Notice that if we multiply F transpose times F, we have basis vectors in rows here and columns here. So what is F transpose F for the case where these are unit vectors that are orthogonal to each other? What is that product?
AUDIENCE: [INAUDIBLE]
MICHALE FEE: It's what?
AUDIENCE: [INAUDIBLE]
MICHALE FEE: Good. Because F1 dot F1 is one. F1 dot F2 is zero. F2 dot F1 is zero, and F2 dot F2 is 0. So that's equal to the identity matrix, right? So F transpose equals F inverse. If the inverse of a matrix is just its transpose, then that matrix is a rotation matrix. So F is just the rotation matrix.
All right, now let's see what happens. So that means the inverse of F is just this F transpose. Let's do this coordinate-- let's [AUDIO OUT] change of basis for this case. So you can see that v sub f, the coordinate vector in the new basis, is F transpose v. Here's F transpose-- the basis vectors are in the rows-- times v.

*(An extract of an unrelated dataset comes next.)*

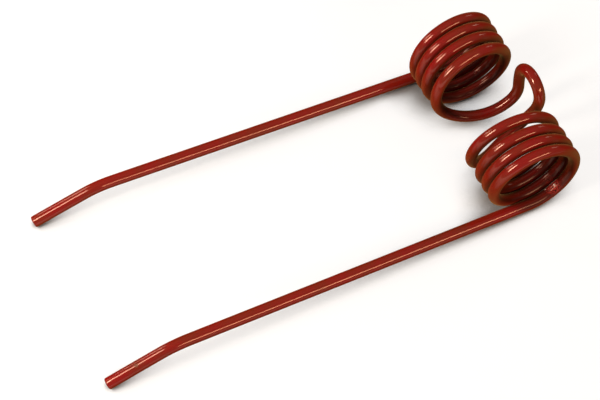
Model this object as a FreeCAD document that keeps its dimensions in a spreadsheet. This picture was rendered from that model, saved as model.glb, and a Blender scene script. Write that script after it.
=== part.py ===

This is just v dot F1, v dot F2, right?
So this shows how for a orthonormal basis, the transpose, which is the inverse of F-- taking the transpose of F times v is just taking the dot product of v with each of the basis vectors, OK? So that ties it back to what we were showing before about how to do this change of basis, OK? Just tying up those two ways of thinking about it.
So, again, what we've been developing when we talk about change of basis are ways of rotating vectors, rotating sets of data, into different dimensions, into different basis sets so that we can look at data from different directions. That's all we're doing. And you can see that when you look at data from different directions, you can get-- some views of data, you have a lot of things overlapping, and you can't see them. But when you rotate those data, now, all of a sudden, you can see things clearly that used to be-- things get separated in some views, whereas in other views, things are kind of mixed up and covering each other, OK?
And that's exactly what neural networks are doing when they're analyzing sensory stimuli. They're doing that kind of rotations and untangling the data to see what's there in that high-dimensional data, OK? All right, that's it.